### Task prompt
Return verbatim everything from the first line through the line that contains "extrude(amount=-cavity_floor, mode=Mode.SUBTRACT)", and stop there.

>>>>

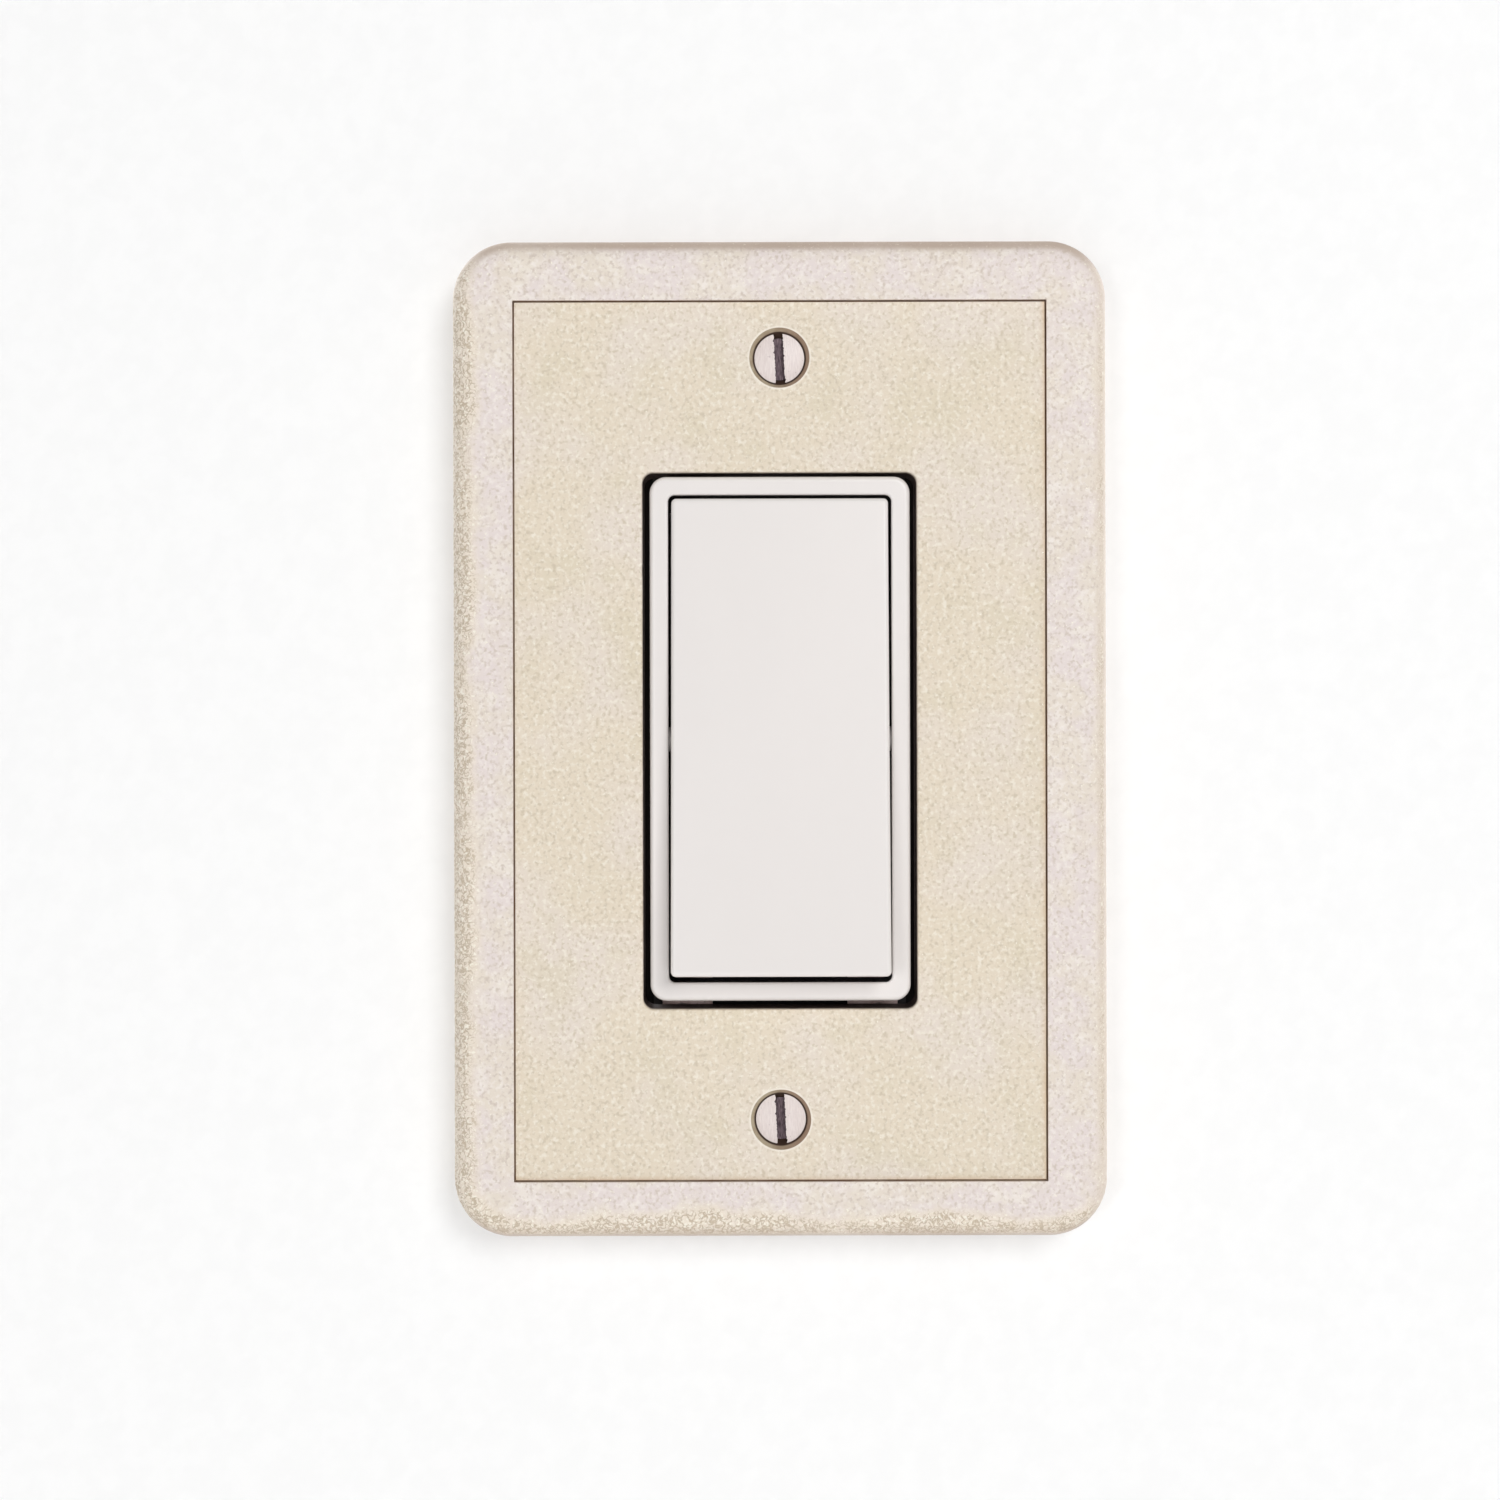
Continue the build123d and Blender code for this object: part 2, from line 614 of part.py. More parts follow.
# The rear housing: flange with rivet ears, body, contact cavity, terminal pockets and wire holes.
with BuildPart() as rear_housing:
    with BuildSketch(front(0)):
        Rectangle(flange_width, flange_length)
        with Locations(*[(0, end * flange_length / 2) for end in ends]):
            Rectangle(notch_width, flange_length - body_length, mode=Mode.SUBTRACT)
        for hand, end in corners:
            with Locations((hand * (flange_width - flange_ear_width) / 2, end * flange_ear_end / 2)):
                Rectangle(flange_ear_width, flange_ear_end)
    extrude(amount=-flange_depth)
    with BuildSketch(front(-flange_depth)):
        RectangleRounded(body_width, body_length, body_corner_radius)
    extrude(amount=flange_depth - housing_depth)
    fillet(rear_housing.faces().sort_by(Axis.Y)[-1].edges(), body_edge_radius)

    # grip ribs down the side without terminals
    with BuildSketch(side(-body_width / 2)):
        rib_length = housing_depth - body_edge_radius - flange_depth
        with Locations(*[(row, -flange_depth - rib_length / 2) for row in side_rib_rows]):
            Rectangle(side_rib_width, rib_length)
    extrude(amount=-side_rib_height)

    # the contact cavity
    with BuildSketch(front(0)):
        Rectangle(cavity_width, cavity_length)
    extrude(amount=-cavity_floor, mode=Mode.SUBTRACT)

    # corner posts under the deck
    with BuildSketch(front(-cavity_floor)):
        for hand, end in corners:
            post_x = cavity_width / 2 + corner_post_bite - corner_post_width / 2
            post_z = cavity_length / 2 + corner_post_bite - corner_post_length / 2
            with Locations((hand * post_x, end * post_z)):
                Rectangle(corner_post_width, corner_post_length)
    extrude(amount=cavity_floor - deck_depth - deck_thickness)

    # posts under the terminals and the stop for the contact rocker's upper end
    with BuildSketch(front(-cavity_floor)):
        with Locations((0, -contact_place)):
            Rectangle(2 * contact_radius, 2 * contact_radius)
        with Locations((inner_plate_middle, -contact_place)):
            Rectangle(terminal_post_width, 2 * contact_radius)
    extrude(amount=cavity_floor - load_strip_depth - terminal_thickness)
    with BuildSketch(front(-cavity_floor)):
        Rectangle(saddle_width - 2 * saddle_post_inset, saddle_length - 2 * saddle_post_inset)
        with Locations((inner_plate_middle, contact_place)):
            Rectangle(terminal_post_width, 2 * contact_radius)
    extrude(amount=cavity_floor - common_strip_depth - terminal_thickness)
    with BuildSketch(front(-cavity_floor)):
        with Locations((-rocker_stop_width, contact_place)):
            Rectangle(rocker_stop_width, rocker_stop_width)
    extrude(amount=cavity_floor - closed_rocker_depth - contact_gap)

    for end, strip_depth in ((1, common_strip_depth), (-1, load_strip_depth)):
        # terminal pocket, open to the side, with the tongue's slot and the screw's hole
        block_inside = pocket_floor - pocket_wall
        block_width = cavity_width / 2 - block_inside
        with BuildSketch(front(-cavity_floor)):
            with Locations((block_inside + block_width / 2, end * terminal_place)):
                Rectangle(block_width, pocket_width + 2 * pocket_wall)
        extrude(amount=cavity_floor - pocket_top + pocket_wall)
        with BuildSketch(side(pocket_floor)):
            with Locations((end * terminal_place, -(pocket_top + pocket_bottom) / 2)):
                Rectangle(pocket_width, pocket_bottom - pocket_top)
        extrude(amount=body_width, mode=Mode.SUBTRACT)
        with BuildSketch(side(block_inside)):
            with Locations((end * terminal_place, -strip_depth - terminal_thickness / 2)):
                Rectangle(tongue_width + 2 * tongue_clearance, terminal_thickness + 2 * tongue_clearance)
            with Locations((end * terminal_place, -terminal_screw_depth)):
                Circle(terminal_shank_radius + screw_hole_clearance)
        extrude(amount=pocket_wall, mode=Mode.SUBTRACT)

        # push-in wire holes in short bosses, the release slot and the clamp spring's rib
        wire_hole_places = [(column, end * wire_hole_row) for column in wire_hole_columns]
        with BuildSketch(front(-cavity_floor)):
            with Locations(*wire_hole_places):
                Circle(wire_boss_radius)
        extrude(amount=cavity_floor - wire_boss_top)
        with BuildSketch(front(-cavity_floor)):
            rib_row = clamp_base_row + (clamp_thickness + clamp_rib_thickness) / 2 + contact_gap
            with Locations((inner_plate_middle, end * rib_row)):
                Rectangle(inner_plate_width, clamp_rib_thickness)
        extrude(amount=cavity_floor - clamp_bend_depth)
        with BuildSketch(front(-housing_depth)):
            with Locations(*wire_hole_places):
                Circle(wire_hole_radius)
            with Locations((inner_plate_middle, end * release_slot_row)):
                Rectangle(release_slot_length, release_slot_width)
        extrude(amount=housing_depth - wire_boss_top, mode=Mode.SUBTRACT)

    # holes for the rivets, catches for the front frame, and a recess and a wire-strip gauge behind
    with BuildSketch(front(0)):
        with Locations(*rivet_places):
            Circle(rivet_hole_radius)
    extrude(amount=-flange_depth, mode=Mode.SUBTRACT)
    with BuildSketch(front(latch_lip_length - latch_depth + latch_clearance)):
        with Locations(*[(0, end * (body_length - latch_pocket_depth) / 2) for end in ends]):
            Rectangle(latch_width + 2 * latch_clearance, latch_pocket_depth)
    extrude(amount=-(latch_lip_length + 2 * latch_clearance), mode=Mode.SUBTRACT)
    with BuildSketch(front(-housing_depth)):
        RectangleRounded(back_recess_width, back_recess_length, back_recess_corner)
    extrude(amount=back_recess_depth, mode=Mode.SUBTRACT)
    with BuildSketch(front(-housing_depth)):
        with Locations((-inner_plate_middle, 0)):
            Rectangle(strip_gauge_width, strip_gauge_length)
    extrude(amount=strip_gauge_depth, mode=Mode.SUBTRACT)

# The switch deck: covers the contacts, stops the paddle at both ends and lets the post through.
with BuildPart() as switch_deck:
    with BuildSketch(front(-deck_depth)):
        Rectangle(deck_width, deck_length)
        RectangleRounded(deck_slot_width, deck_slot_length, deck_slot_corner_radius, mode=Mode.SUBTRACT)
    extrude(amount=-deck_thickness)
    with BuildSketch(front(-deck_depth)):
        with Locations(*[(hand * (deck_width - deck_rim_width) / 2, 0) for hand in ends]):
            Rectangle(deck_rim_width, deck_length)
    extrude(amount=deck_depth)
    with BuildSketch(front(-deck_depth)):
        with Locations(*[(0, end * (deck_length - stop_length) / 2) for end in ends]):
            Rectangle(stop_width, stop_length)
    extrude(amount=deck_depth + stop_height)

# Two captive mounting screws, 6-32, that hold the strap to the wall box.
with BuildPart() as mounting_screws:
    head_top = strap_thickness + mounting_head_height
    for row in device_screw_rows:
        with BuildSketch(turning_plane(0, row)):
            Polygon(
                (0, head_top),
                (0, -mounting_tip_depth),
                (mounting_thread_radius - tip_chamfer, -mounting_tip_depth),
                (mounting_thread_radius, tip_chamfer - mounting_tip_depth),
                (mounting_thread_radius, -mounting_neck_depth),
                (mounting_neck_radius, -mounting_neck_depth),
                (mounting_neck_radius, strap_thickness),
                (mounting_head_radius, strap_thickness),
                (mounting_head_radius, head_top),
                align=None,
            )
        revolve(axis=turning_axis(0, row))
    fillet(mounting_screws.faces().filter_by(Plane.XZ).group_by(Axis.Y)[0].edges(), mounting_head_edge)
    with BuildSketch(front(head_top - driver_slot_depth)):
        with Locations(*[(0, row) for row in device_screw_rows]):
            Rectangle(driver_slot_length, driver_slot_width)
    extrude(amount=driver_slot_depth, mode=Mode.SUBTRACT)

# Fibre washers that keep the mounting screws in the strap's slots.
with BuildPart() as screw_retaining_washers:
    with BuildSketch(front(0)):
        for row in device_screw_rows:
            with Locations((0, row)):
                RectangleRounded(washer_size, washer_size, washer_corner_radius)
                Circle(washer_hole_radius, mode=Mode.SUBTRACT)
    extrude(amount=-washer_thickness)

# Four rivets that clamp the strap to the housing's ears.
with BuildPart() as housing_rivets:
    for x, z in rivet_places:
        with BuildSketch(turning_plane(x, z)):
            Polygon(
                (0, strap_thickness + rivet_head_height),
                (rivet_head_radius - rivet_head_height / 2, strap_thickness + rivet_head_height),
                (rivet_head_radius, strap_thickness + rivet_head_height / 2),
                (rivet_head_radius, strap_thickness),
                (rivet_shank_radius, strap_thickness),
                (rivet_shank_radius, -flange_depth),
                (rivet_tail_radius, -flange_depth),
                (rivet_tail_radius, -flange_depth - rivet_head_height),
                (0, -flange_depth - rivet_head_height),
                align=None,
            )
        revolve(axis=turning_axis(x, z))

# Two side-wiring terminal screws.
with BuildPart() as terminal_screws:
    head_seat = pocket_floor + terminal_thickness
    for end in ends:
        with BuildSketch(side(terminal_shank_end)):
            with Locations((end * terminal_place, -terminal_screw_depth)):
                Circle(terminal_shank_radius)
        extrude(amount=head_seat - terminal_shank_end)
        with BuildSketch(side(head_seat)):
            with Locations((end * terminal_place, -terminal_screw_depth)):
                Circle(terminal_head_radius)
        extrude(amount=terminal_head_height)
    fillet(terminal_screws.faces().group_by(Axis.X)[-1].edges(), terminal_head_edge)
    with BuildSketch(side(head_seat + terminal_head_height - driver_slot_depth)):
        with Locations(*[(end * terminal_place, -terminal_screw_depth) for end in ends]):
            Rectangle(driver_slot_width, driver_slot_length)
    extrude(amount=driver_slot_depth, mode=Mode.SUBTRACT)

# The hex-headed grounding screw on the strap's bent tab.
with BuildPart() as ground_screw:
    ground_place = (ground_tab_middle, -ground_screw_depth)
    with BuildSketch(side(-strap_width / 2)):
        with Locations(ground_place):
            RegularPolygon(ground_head_across / 2, 6, major_radius=False)
    extrude(amount=-ground_head_height)
    chamfer(ground_screw.faces().sort_by(Axis.X)[0].edges(), ground_head_chamfer)
    with BuildSketch(side(-strap_width / 2)):
        with Locations(ground_place):
            Circle(ground_shank_radius)
    extrude(amount=ground_shank_end + strap_width / 2)
    with BuildSketch(side(driver_slot_depth - strap_width / 2 - ground_head_height)):
        with Locations(ground_place):
            Rectangle(driver_slot_length, driver_slot_width)
    extrude(amount=-driver_slot_depth, mode=Mode.SUBTRACT)

# Two leaf springs that press pushed-in wires against the terminals' legs, two leaves each.
with BuildPart() as wire_clamp_springs:
    for end in ends:
        with BuildSketch(side(inner_plate_left)):
            with BuildLine():
                FilletPolyline(
                    (end * clamp_base_row, -clamp_base_depth),
                    (end * clamp_base_row, -clamp_bend_depth),
                    (end * clamp_free_row, -clamp_free_depth),
                    radius=clamp_bend_radius,
                )
            trace(line_width=clamp_thickness)
        extrude(amount=inner_plate_width)
        with BuildSketch(front(0)):
            with Locations((inner_plate_middle, end * wire_hole_row)):
                Rectangle(clamp_slit_width, clamp_slit_length)
        extrude(amount=-housing_depth, mode=Mode.SUBTRACT)

nodes = {
    "wall_plate": wall_plate,
    "wall_plate_screws": wall_plate_screws,
    "front_frame": front_frame,
    "rocker_paddle": rocker_paddle,
    "contact_spring": contact_spring,
    "spring_plunger": spring_plunger,
    "contact_rocker": contact_rocker,
    "moving_contact": moving_contact,
    "fixed_contact": fixed_contact,
    "load_terminal": load_terminal,
    "common_terminal": common_terminal,
    "terminal_screws": terminal_screws,
    "wire_clamp_springs": wire_clamp_springs,
    "switch_deck": switch_deck,
    "rear_housing": rear_housing,
    "mounting_strap": mounting_strap,
    "housing_rivets": housing_rivets,
    "mounting_screws": mounting_screws,
    "screw_retaining_washers": screw_retaining_washers,
    "ground_screw": ground_screw,
}

os.makedirs("parts", exist_ok=True)
for name, node in nodes.items():
    node.part.label = name
    export_step(node.part, f"parts/{name}.step")
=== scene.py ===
"""Looks for the rocker wall switch with its cast-stone wall plate, in metres, in the CAD frame.

The frame has +X right, +Z up and +Y into the wall, with the wall's surface at Y 0. A height
is a distance out of that surface into the room, so it is minus Y.
"""

from math import cos, hypot, pi, radians, sin, tan

import bmesh
import bpy
from mathutils import Matrix, Vector, noise


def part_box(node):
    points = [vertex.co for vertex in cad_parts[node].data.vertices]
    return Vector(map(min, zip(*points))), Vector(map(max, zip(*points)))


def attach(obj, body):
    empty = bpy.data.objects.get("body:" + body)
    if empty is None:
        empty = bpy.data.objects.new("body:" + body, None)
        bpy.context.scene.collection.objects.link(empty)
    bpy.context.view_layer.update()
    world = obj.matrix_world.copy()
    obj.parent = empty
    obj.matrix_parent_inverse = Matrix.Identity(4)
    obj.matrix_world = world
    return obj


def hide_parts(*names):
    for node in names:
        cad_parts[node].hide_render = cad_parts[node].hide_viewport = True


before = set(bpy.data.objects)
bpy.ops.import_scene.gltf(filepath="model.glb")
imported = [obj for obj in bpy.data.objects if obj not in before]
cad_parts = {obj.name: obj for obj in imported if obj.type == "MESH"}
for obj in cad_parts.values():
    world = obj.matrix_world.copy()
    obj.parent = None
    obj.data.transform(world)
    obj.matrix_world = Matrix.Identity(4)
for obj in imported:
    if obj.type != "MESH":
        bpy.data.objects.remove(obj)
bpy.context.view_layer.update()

MM = 0.001
ENDS = (1, -1)

# Slack in comparisons of places, coarse and fine
NEAR = 0.01 * MM
HAIR = 0.002 * MM

# Camera: almost square to the wall, a little left of the plate's middle and below it
CAMERA_LENS = 50
CAMERA_SENSOR = 36
CAMERA_DISTANCE = 0.2642
CAMERA_LEFT = 0.00384
CAMERA_DOWN = 0.00143
CAMERA_ROLL = radians(0.13)

# Stage, with half of the stretch of wall that the plate covers, which is painted as shade
WALL_BEHIND = 0.0001
WALL_GLOW = 0.262
STAGE_SIZE = 2.4
FLOOR_BELOW = 0.16
SHADE_HALF = (0.0385, 0.0605)
WORLD_STRENGTH = 0.27

# Square soft boxes that face the plate's middle: place, size, power and colour
LIGHTS = {
    "key": ((0.42, -1.05, 0.47), 0.5, 6.5, (1, 0.999, 0.995)),
    "fill": ((-0.5, -1.1, 0.0), 0.3, 2.25, (1, 1, 1)),
    "back": ((-0.5, 0.9, 0.6), 0.8, 9, (1, 1, 1)),
    "back_fill": ((0.9, 0.7, 0.2), 0.8, 5, (1, 1, 1)),
}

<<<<

### Written answer
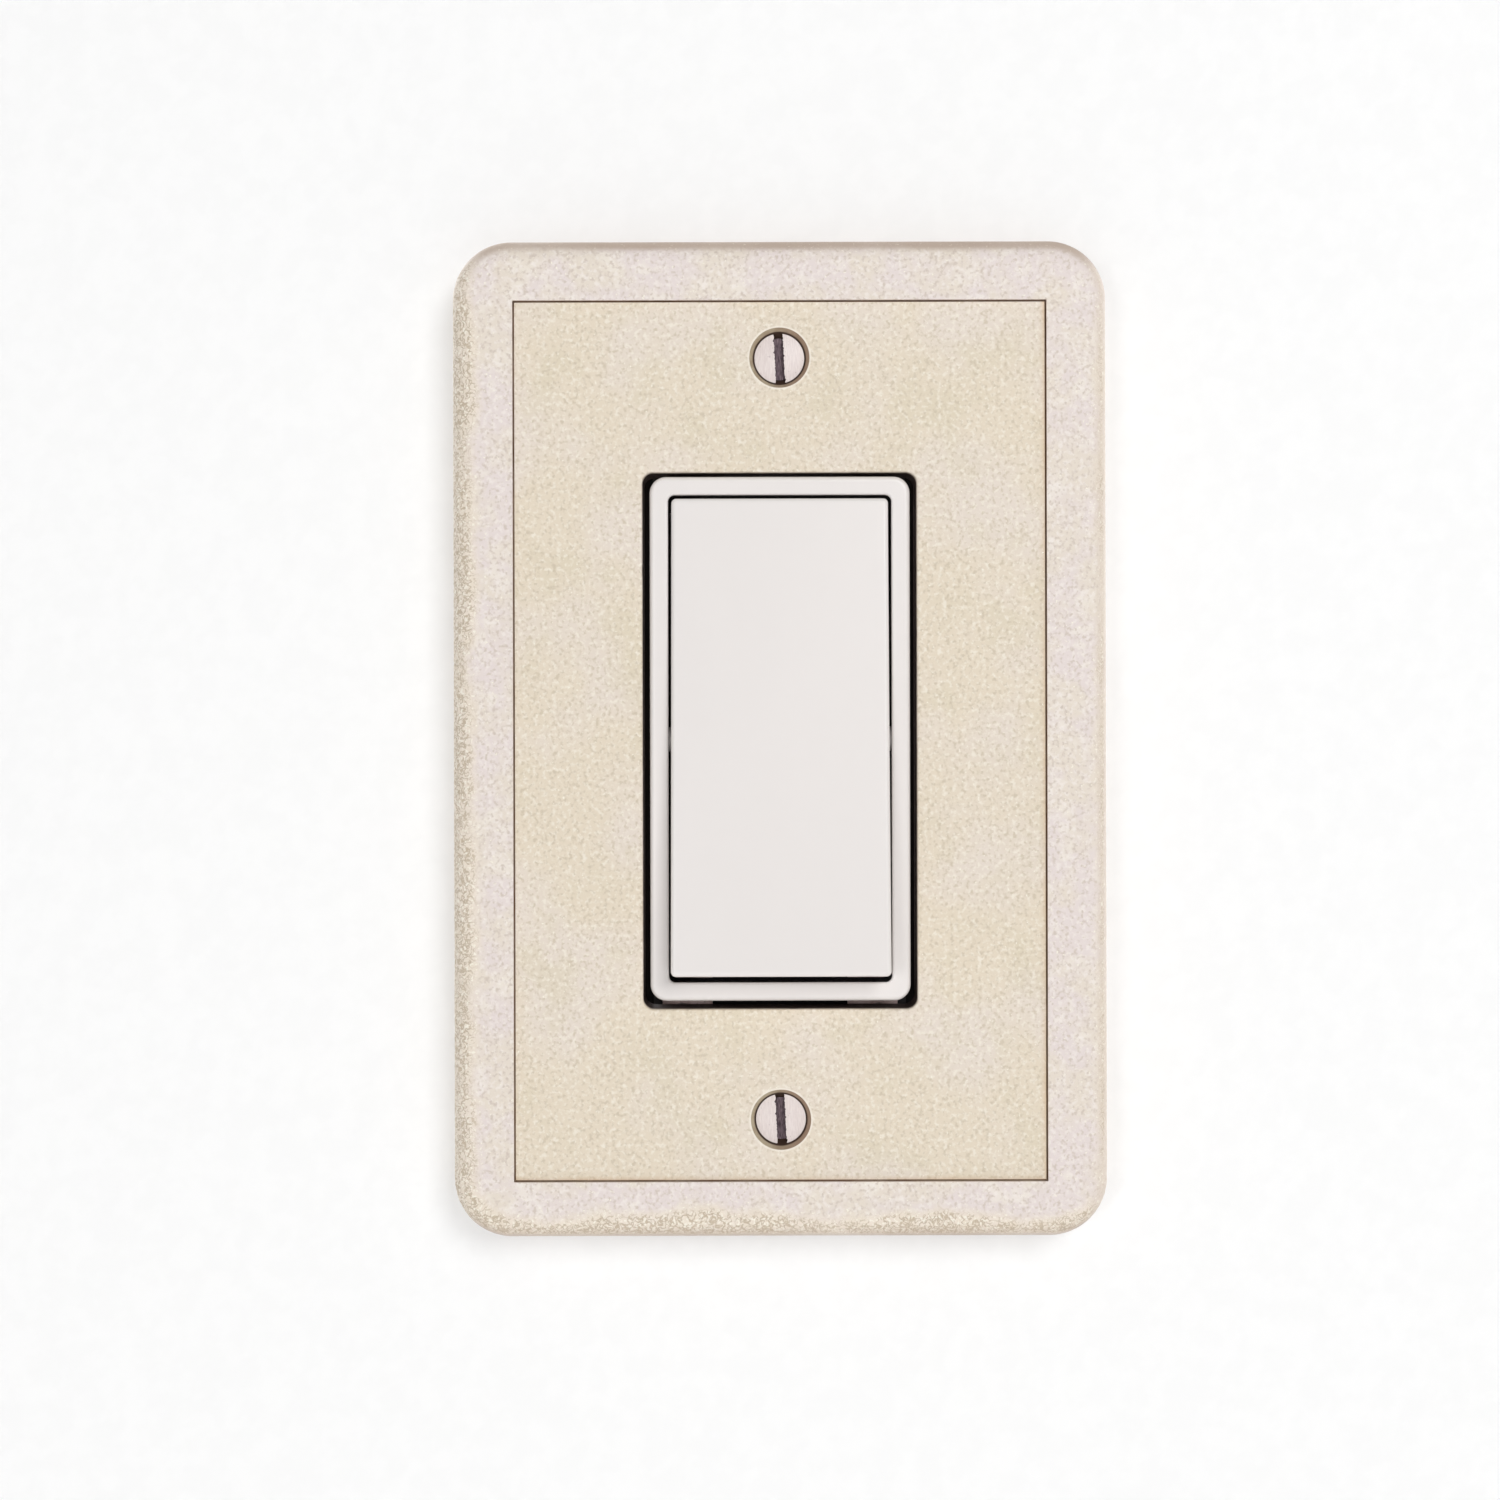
Continue the build123d and Blender code for this object: part 2, from line 614 of part.py. More parts follow.
# The rear housing: flange with rivet ears, body, contact cavity, terminal pockets and wire holes.
with BuildPart() as rear_housing:
    with BuildSketch(front(0)):
        Rectangle(flange_width, flange_length)
        with Locations(*[(0, end * flange_length / 2) for end in ends]):
            Rectangle(notch_width, flange_length - body_length, mode=Mode.SUBTRACT)
        for hand, end in corners:
            with Locations((hand * (flange_width - flange_ear_width) / 2, end * flange_ear_end / 2)):
                Rectangle(flange_ear_width, flange_ear_end)
    extrude(amount=-flange_depth)
    with BuildSketch(front(-flange_depth)):
        RectangleRounded(body_width, body_length, body_corner_radius)
    extrude(amount=flange_depth - housing_depth)
    fillet(rear_housing.faces().sort_by(Axis.Y)[-1].edges(), body_edge_radius)

    # grip ribs down the side without terminals
    with BuildSketch(side(-body_width / 2)):
        rib_length = housing_depth - body_edge_radius - flange_depth
        with Locations(*[(row, -flange_depth - rib_length / 2) for row in side_rib_rows]):
            Rectangle(side_rib_width, rib_length)
    extrude(amount=-side_rib_height)

    # the contact cavity
    with BuildSketch(front(0)):
        Rectangle(cavity_width, cavity_length)
    extrude(amount=-cavity_floor, mode=Mode.SUBTRACT)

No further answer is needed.